(The problem) Repeat verbatim, and only, the lines of the data below, beginning at the line that contains "Keep writing the" and stopping after the line that contains "of tiny bubbles.".

(Data extract)
== == ==

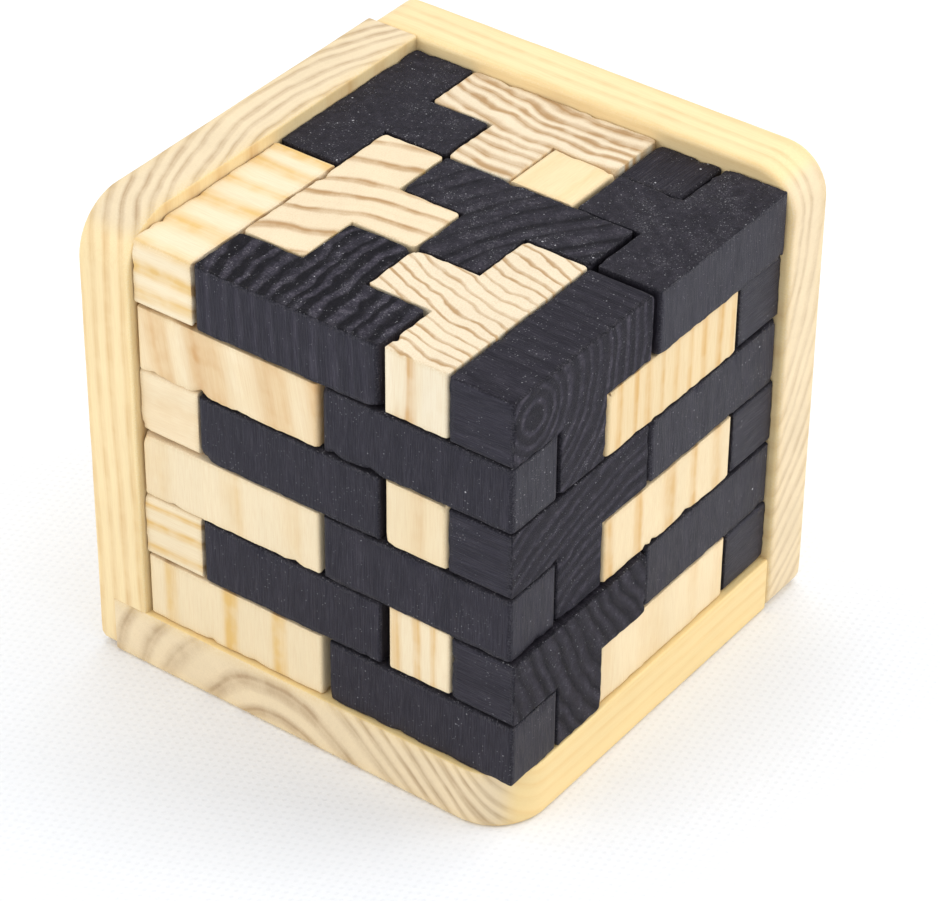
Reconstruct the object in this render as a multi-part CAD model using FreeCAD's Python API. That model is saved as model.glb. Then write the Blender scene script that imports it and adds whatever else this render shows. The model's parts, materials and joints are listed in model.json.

== == ==

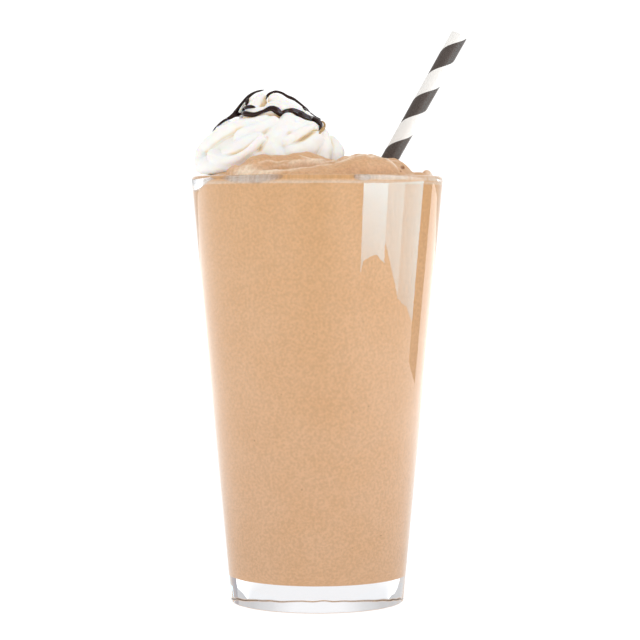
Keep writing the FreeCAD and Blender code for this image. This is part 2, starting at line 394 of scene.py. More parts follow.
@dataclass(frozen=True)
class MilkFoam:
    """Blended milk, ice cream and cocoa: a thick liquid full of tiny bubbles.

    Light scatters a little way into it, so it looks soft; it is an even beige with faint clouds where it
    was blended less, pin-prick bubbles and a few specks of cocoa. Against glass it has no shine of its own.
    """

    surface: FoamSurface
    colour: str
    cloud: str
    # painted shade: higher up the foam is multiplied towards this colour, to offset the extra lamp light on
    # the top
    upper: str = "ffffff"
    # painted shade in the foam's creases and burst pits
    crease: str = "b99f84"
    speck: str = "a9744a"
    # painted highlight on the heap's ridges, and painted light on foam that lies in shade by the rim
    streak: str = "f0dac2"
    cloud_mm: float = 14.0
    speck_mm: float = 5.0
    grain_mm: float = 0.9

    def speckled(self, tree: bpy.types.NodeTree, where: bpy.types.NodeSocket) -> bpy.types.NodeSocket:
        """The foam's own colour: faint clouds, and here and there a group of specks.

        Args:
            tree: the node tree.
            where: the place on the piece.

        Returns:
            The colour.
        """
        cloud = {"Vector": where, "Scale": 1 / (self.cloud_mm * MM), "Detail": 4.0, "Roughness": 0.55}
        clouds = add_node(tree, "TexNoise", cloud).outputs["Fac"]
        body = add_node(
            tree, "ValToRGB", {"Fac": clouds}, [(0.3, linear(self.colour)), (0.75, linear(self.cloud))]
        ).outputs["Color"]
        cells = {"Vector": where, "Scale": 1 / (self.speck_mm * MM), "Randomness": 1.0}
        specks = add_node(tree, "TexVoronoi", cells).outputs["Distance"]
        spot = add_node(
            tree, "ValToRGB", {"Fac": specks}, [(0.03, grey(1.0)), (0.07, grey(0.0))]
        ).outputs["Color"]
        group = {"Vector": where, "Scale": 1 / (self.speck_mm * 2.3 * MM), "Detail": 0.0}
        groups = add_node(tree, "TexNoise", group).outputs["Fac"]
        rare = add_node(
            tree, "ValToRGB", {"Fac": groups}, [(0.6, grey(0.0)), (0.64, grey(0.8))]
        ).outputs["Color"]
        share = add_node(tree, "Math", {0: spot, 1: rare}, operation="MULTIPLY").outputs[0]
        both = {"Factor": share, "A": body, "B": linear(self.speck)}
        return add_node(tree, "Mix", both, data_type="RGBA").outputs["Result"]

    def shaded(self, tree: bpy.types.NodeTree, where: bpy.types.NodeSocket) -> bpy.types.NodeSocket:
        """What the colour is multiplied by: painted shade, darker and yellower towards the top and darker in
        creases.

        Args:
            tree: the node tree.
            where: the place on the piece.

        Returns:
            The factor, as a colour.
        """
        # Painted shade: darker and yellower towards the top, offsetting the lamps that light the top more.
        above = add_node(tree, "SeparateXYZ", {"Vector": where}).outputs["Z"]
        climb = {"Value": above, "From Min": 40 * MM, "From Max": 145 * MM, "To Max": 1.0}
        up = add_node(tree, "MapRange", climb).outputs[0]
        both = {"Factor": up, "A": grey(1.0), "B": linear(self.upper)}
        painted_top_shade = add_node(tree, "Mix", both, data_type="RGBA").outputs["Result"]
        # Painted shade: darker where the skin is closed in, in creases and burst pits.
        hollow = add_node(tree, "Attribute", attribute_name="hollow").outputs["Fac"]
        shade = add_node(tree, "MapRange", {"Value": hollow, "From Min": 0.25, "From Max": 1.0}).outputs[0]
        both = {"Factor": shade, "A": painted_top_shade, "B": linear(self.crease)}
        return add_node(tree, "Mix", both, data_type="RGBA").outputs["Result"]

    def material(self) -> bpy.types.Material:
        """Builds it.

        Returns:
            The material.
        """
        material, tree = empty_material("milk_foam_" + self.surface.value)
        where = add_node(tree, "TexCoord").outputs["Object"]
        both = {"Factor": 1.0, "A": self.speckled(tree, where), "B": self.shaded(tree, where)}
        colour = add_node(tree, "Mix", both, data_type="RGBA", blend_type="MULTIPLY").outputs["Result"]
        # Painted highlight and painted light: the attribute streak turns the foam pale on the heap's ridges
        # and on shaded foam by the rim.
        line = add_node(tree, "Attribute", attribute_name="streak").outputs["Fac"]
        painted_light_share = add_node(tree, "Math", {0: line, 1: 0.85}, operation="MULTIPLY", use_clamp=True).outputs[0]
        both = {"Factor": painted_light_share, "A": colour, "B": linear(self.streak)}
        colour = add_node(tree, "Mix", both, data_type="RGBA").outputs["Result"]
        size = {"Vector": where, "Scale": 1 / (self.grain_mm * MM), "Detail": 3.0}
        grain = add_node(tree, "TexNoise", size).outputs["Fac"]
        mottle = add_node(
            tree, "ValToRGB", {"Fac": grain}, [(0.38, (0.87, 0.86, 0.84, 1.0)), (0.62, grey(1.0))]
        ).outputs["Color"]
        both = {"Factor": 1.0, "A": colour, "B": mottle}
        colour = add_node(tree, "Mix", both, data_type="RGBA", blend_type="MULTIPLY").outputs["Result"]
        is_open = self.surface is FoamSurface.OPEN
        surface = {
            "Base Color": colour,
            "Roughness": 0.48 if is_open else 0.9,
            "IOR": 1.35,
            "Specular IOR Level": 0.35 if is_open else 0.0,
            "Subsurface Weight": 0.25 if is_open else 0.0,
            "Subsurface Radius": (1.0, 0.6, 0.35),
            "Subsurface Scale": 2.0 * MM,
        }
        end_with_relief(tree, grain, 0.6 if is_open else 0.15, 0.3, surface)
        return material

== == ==

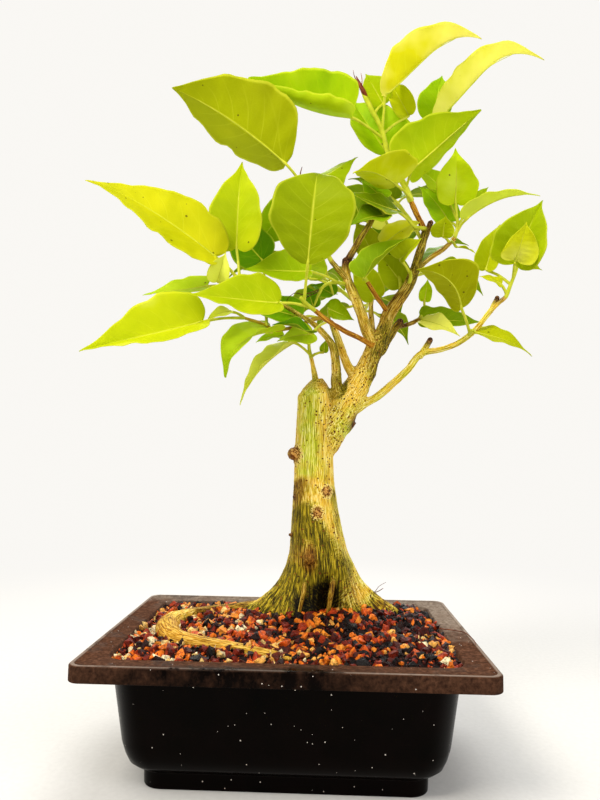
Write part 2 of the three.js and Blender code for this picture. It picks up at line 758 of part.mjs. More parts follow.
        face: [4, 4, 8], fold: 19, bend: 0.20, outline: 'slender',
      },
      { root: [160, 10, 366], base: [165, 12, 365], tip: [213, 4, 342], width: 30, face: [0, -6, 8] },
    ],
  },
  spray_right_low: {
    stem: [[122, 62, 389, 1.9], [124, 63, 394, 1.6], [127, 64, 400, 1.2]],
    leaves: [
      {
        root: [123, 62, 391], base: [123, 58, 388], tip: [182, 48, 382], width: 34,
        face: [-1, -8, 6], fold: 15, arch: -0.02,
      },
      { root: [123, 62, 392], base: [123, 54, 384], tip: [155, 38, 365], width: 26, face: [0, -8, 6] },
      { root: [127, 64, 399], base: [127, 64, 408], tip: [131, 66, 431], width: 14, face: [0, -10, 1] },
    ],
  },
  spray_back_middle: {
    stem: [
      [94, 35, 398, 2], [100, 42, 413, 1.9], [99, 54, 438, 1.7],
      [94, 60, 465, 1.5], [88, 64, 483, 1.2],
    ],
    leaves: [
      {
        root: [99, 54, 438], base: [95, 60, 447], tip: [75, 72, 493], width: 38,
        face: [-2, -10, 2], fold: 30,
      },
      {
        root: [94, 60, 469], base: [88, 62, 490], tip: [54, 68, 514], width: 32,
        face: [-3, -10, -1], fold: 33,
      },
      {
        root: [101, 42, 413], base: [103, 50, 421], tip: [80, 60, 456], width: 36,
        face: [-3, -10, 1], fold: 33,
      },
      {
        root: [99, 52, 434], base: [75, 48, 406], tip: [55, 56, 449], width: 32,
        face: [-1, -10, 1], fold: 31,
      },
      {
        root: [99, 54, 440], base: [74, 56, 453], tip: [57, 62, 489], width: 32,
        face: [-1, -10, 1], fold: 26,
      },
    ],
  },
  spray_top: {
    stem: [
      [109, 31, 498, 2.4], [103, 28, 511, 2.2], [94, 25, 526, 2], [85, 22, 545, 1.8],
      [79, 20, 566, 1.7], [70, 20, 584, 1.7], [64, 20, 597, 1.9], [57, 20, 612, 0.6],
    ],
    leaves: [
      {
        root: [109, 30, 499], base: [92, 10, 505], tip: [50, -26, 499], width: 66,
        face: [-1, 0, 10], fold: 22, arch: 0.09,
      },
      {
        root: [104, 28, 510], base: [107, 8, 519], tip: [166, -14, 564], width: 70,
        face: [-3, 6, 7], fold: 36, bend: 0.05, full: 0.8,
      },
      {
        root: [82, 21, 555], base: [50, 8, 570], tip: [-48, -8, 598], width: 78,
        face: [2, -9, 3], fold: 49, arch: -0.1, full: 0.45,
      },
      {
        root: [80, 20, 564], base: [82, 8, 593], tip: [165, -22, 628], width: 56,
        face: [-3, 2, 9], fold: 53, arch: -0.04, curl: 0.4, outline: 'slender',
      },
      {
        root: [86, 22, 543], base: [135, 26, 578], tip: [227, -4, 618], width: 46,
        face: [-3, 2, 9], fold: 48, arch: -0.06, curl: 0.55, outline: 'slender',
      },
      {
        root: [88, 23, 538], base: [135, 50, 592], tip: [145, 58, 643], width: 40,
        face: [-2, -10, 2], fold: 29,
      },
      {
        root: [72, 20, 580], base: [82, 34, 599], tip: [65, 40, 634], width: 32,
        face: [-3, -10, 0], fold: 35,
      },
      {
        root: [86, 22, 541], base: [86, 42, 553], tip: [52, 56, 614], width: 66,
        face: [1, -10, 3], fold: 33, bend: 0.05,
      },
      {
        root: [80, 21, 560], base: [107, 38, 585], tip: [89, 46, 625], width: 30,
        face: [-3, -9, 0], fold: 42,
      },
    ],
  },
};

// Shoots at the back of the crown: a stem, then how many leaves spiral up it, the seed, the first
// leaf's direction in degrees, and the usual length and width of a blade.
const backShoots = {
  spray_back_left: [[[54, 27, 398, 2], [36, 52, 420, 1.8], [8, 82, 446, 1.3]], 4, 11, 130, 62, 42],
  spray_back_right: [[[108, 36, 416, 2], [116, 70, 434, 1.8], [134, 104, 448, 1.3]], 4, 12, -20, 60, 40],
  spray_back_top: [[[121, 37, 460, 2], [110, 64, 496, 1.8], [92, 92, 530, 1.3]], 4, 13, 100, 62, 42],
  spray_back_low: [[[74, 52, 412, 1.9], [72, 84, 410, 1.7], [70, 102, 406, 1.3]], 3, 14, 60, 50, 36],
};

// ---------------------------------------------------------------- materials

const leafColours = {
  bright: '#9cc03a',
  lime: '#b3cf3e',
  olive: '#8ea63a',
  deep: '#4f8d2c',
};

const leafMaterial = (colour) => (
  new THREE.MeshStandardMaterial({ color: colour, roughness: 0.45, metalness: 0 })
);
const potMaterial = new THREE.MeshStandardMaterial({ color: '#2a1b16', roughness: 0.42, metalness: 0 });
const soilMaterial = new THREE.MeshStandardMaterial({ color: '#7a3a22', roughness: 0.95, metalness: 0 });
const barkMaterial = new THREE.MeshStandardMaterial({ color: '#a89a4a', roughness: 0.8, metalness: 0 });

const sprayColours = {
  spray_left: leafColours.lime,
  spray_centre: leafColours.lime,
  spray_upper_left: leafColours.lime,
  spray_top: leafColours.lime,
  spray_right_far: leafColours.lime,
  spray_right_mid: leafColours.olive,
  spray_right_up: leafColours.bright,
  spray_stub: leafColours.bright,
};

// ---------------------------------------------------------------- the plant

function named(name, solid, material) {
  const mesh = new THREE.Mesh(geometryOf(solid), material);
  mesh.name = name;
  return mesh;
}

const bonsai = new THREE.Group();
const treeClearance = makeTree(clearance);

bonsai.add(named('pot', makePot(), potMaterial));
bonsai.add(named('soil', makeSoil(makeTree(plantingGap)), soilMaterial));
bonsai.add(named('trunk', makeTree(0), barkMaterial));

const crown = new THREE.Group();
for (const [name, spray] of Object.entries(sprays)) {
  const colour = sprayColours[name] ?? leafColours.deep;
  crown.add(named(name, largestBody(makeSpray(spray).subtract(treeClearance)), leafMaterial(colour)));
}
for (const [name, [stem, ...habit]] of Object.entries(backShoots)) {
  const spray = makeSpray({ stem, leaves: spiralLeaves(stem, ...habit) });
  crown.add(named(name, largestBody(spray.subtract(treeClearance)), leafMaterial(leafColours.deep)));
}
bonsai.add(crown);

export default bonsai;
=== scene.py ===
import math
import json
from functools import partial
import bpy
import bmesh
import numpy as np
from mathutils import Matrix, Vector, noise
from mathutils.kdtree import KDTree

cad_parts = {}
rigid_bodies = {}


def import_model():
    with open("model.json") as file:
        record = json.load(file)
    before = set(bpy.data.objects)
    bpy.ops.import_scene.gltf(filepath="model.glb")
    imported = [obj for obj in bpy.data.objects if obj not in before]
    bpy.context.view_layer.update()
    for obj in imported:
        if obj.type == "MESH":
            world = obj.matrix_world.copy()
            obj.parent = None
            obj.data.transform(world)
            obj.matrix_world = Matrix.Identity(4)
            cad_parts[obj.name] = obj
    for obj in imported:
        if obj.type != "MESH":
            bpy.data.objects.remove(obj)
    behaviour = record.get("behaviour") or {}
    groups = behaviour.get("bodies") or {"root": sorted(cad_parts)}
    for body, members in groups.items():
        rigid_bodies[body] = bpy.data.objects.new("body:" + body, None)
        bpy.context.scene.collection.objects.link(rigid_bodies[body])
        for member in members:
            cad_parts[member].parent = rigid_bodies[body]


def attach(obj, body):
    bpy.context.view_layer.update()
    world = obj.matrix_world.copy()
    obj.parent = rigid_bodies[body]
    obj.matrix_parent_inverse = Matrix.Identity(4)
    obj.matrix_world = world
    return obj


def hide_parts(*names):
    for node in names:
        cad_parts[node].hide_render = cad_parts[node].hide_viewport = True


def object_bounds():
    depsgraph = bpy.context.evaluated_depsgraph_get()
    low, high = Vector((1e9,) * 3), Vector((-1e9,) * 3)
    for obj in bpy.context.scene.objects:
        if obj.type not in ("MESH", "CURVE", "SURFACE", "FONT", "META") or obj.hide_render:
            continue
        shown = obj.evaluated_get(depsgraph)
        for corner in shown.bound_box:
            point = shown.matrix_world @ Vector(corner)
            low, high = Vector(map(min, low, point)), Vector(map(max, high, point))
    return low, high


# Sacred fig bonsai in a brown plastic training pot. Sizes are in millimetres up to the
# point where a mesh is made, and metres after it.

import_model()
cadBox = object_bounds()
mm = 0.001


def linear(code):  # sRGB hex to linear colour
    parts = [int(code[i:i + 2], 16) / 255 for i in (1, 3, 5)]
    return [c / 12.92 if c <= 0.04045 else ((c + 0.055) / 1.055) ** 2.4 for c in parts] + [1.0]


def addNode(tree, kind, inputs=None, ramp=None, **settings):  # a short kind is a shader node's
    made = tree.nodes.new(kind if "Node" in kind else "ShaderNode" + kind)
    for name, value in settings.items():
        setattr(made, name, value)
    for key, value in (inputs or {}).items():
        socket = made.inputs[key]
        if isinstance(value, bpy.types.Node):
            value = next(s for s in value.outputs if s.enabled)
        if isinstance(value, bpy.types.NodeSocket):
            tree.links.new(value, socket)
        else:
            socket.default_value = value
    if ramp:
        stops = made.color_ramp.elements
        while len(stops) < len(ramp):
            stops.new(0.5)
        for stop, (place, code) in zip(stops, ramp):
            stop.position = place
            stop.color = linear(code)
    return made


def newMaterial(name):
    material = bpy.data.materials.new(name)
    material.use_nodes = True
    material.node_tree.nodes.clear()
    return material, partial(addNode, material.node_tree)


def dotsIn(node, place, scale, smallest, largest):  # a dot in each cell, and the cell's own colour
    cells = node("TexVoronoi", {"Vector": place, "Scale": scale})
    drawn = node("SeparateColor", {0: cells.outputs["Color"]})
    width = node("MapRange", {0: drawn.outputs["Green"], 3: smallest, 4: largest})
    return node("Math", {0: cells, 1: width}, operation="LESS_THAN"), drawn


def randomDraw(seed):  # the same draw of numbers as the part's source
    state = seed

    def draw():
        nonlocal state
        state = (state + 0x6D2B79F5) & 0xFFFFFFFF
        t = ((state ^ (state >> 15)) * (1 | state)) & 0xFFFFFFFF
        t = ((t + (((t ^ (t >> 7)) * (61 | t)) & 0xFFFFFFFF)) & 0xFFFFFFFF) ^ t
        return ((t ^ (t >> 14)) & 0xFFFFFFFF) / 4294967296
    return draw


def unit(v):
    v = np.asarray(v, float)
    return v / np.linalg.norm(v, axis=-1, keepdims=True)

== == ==

(Solution to the problem)
Keep writing the FreeCAD and Blender code for this image. This is part 2, starting at line 394 of scene.py. More parts follow.
@dataclass(frozen=True)
class MilkFoam:
    """Blended milk, ice cream and cocoa: a thick liquid full of tiny bubbles.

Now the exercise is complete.